Sanità digitale: l’Italia fanalino di coda dell’Unione Europea

Cartella clinica informatizzata, telemedicina, app, dispositivi indossabili, intelligenza artificiale: sono i nuovi modelli di cura che utilizzano sempre più soluzioni digitali. Ma l’Italia sembra essere il fanalino di coda rispetto agli altri Paesi europei. Lo confermano i dati dell’Osservatorio Innovazione Digitale in Sanità del Politecnico di Milano, presentati in occasione del convegno “Gestione del paziente cronico nell’era della digitalizzazione” che si è svolto di recente a Roma, su iniziativa di Fondazione Roche.

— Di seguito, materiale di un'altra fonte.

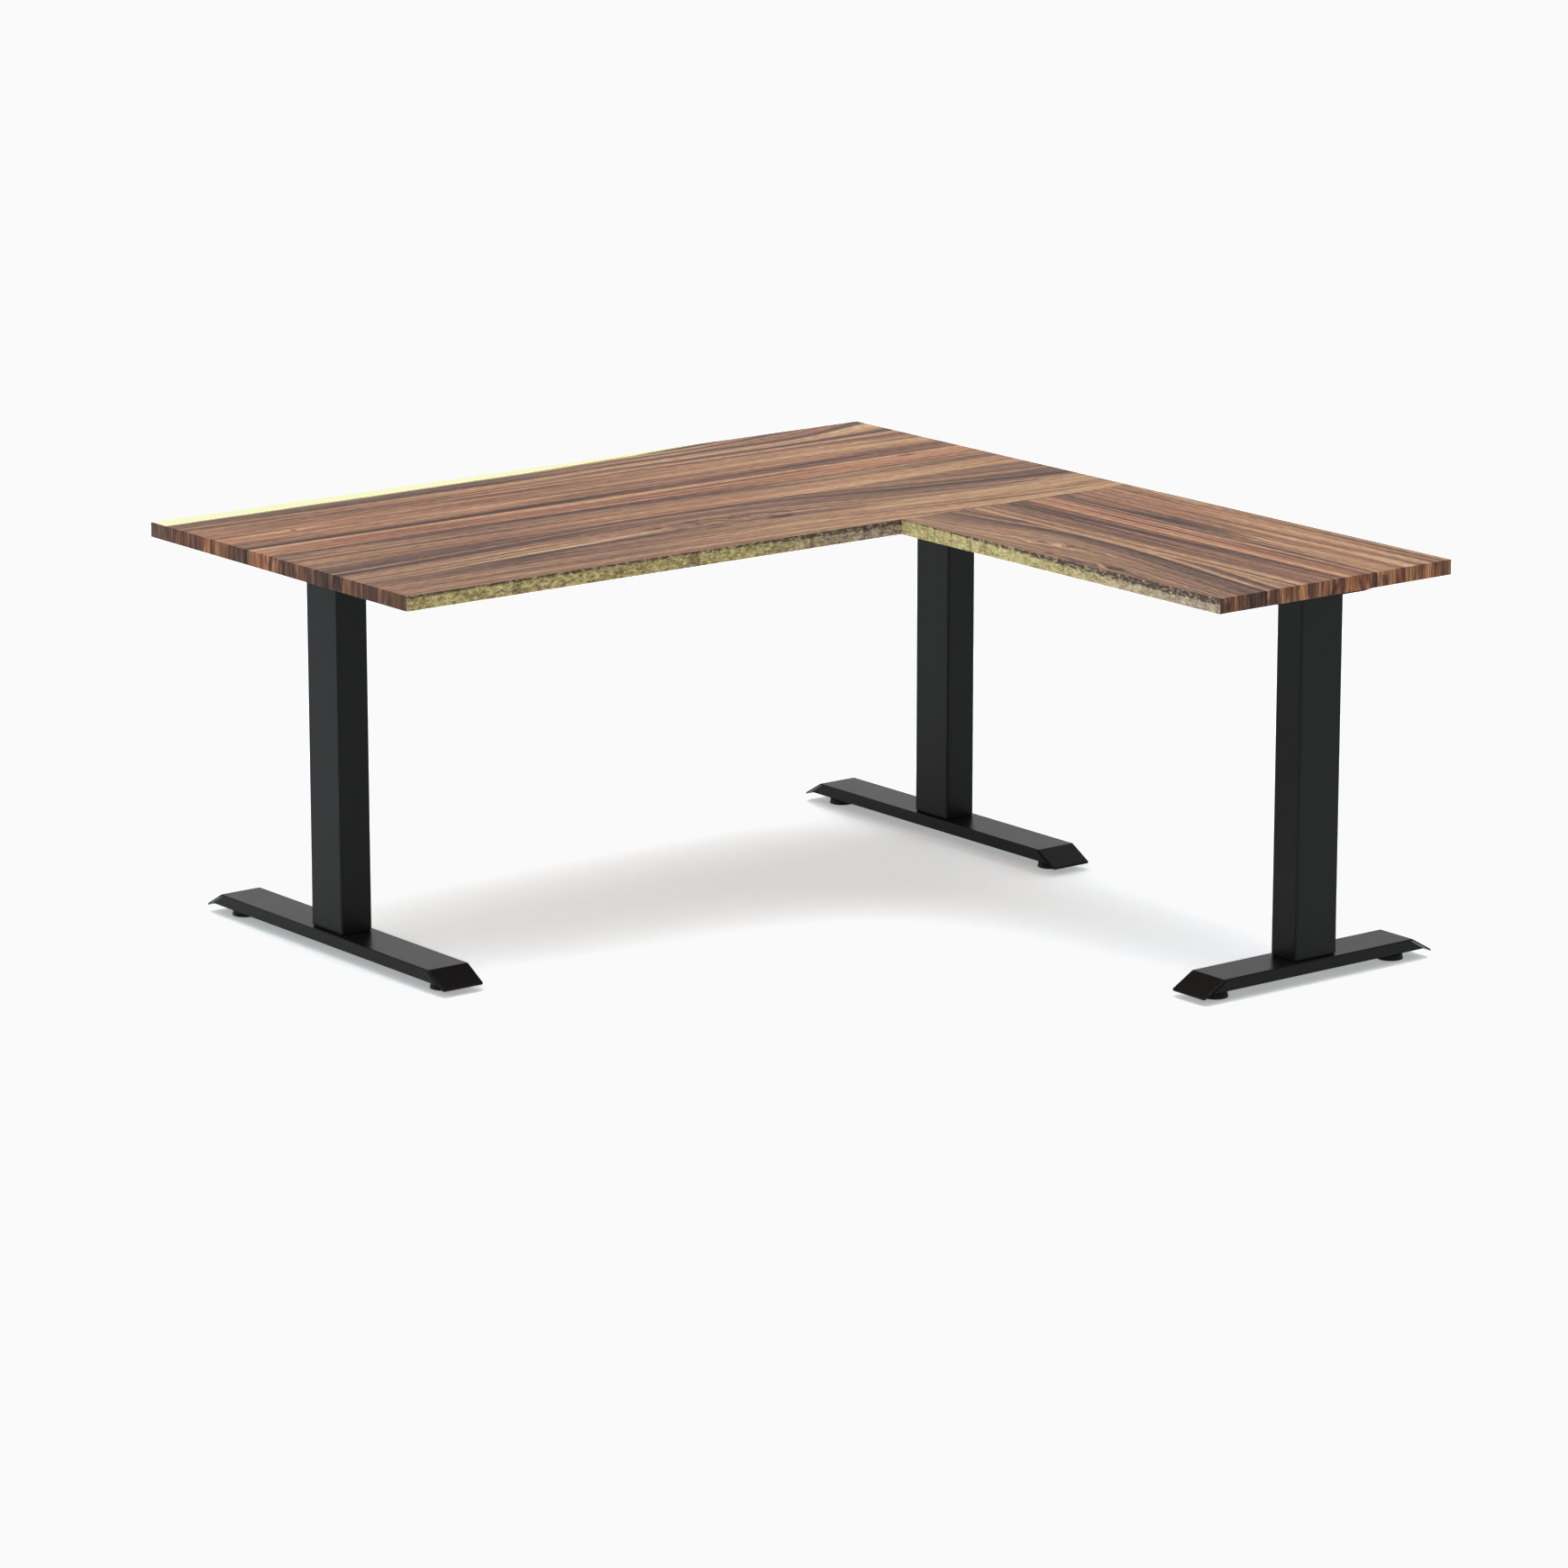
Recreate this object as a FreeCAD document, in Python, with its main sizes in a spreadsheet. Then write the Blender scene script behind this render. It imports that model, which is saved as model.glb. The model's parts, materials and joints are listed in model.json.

<L’innovazione digitale rappresenta l’elemento utile a colmare il divario tra bisogni e risorse>, puntualizza il professor Paolo Locatelli, Responsabile scientifico dell’Osservatorio. <Le soluzioni digitali possono giocare un ruolo fondamentale verso nuovi modelli di cura. La diffusione di tali soluzioni stenta oggi a realizzarsi nel nostro Paese: appaiono insufficienti gli investimenti in sanità digitale, da parte del sistema pubblico e privato, e poco digitale risulta la gestione del paziente cronico, e più in generale dei cittadini>. <Nelle malattie croniche, la digitalizzazione è un tema di primo piano quando si ragiona in termini di programmazione degli interventi sociosanitari. Il digitale però nella continuità di cura è ancora poco sviluppato>, ha precisato la professoressa Mariapia Garavaglia, Presidente di Fondazione Roche.

Secondo un’indagine dell’Osservatorio, le soluzioni che abilitano lo scambio di documenti sui pazienti attraverso strumenti informatizzati vengono utilizzate solo dal 29 per cento delle aziende sanitarie e dal 23 per cento dei professionisti. Il supporto informatico per la presa in carico del paziente risulta diffuso soprattutto per le attività gestionali e amministrative, come la gestione dei dati anagrafici (80 per cento delle aziende) e delle prenotazioni (63 per cento). L’informatizzazione stenta, invece, a diffondersi come strumento per i percorsi di cura individualizzati: solo una azienda su tre utilizza un supporto digitale per l’analisi dei dati dei pazienti. Anche i cittadini risultano “poco digitali”, secondo l’Osservatorio del Politecnico. Sono tre su dieci i cittadini che non si sentono in grado di utilizzare questi strumenti, soprattutto i più anziani. E si mostrano ancora poco digitali anche nella comunicazione col proprio medico: ben sette su dieci preferiscono incontrarlo di persona. Fra coloro che si servono di strumenti digitali, la maggior parte utilizza l’email (15 per cento), poi vengono gli Sms (13 per cento) e infine WhatsApp (12 per cento). Fra i medici che non usano questi strumenti, uno su due teme che si possano creare incomprensioni con i pazienti ed è diffusa la preoccupazione che l’utilizzo di questi strumenti possa aumentare il carico di lavoro del medico e comportare rischi legati al mancato rispetto della normativa sulla privacy.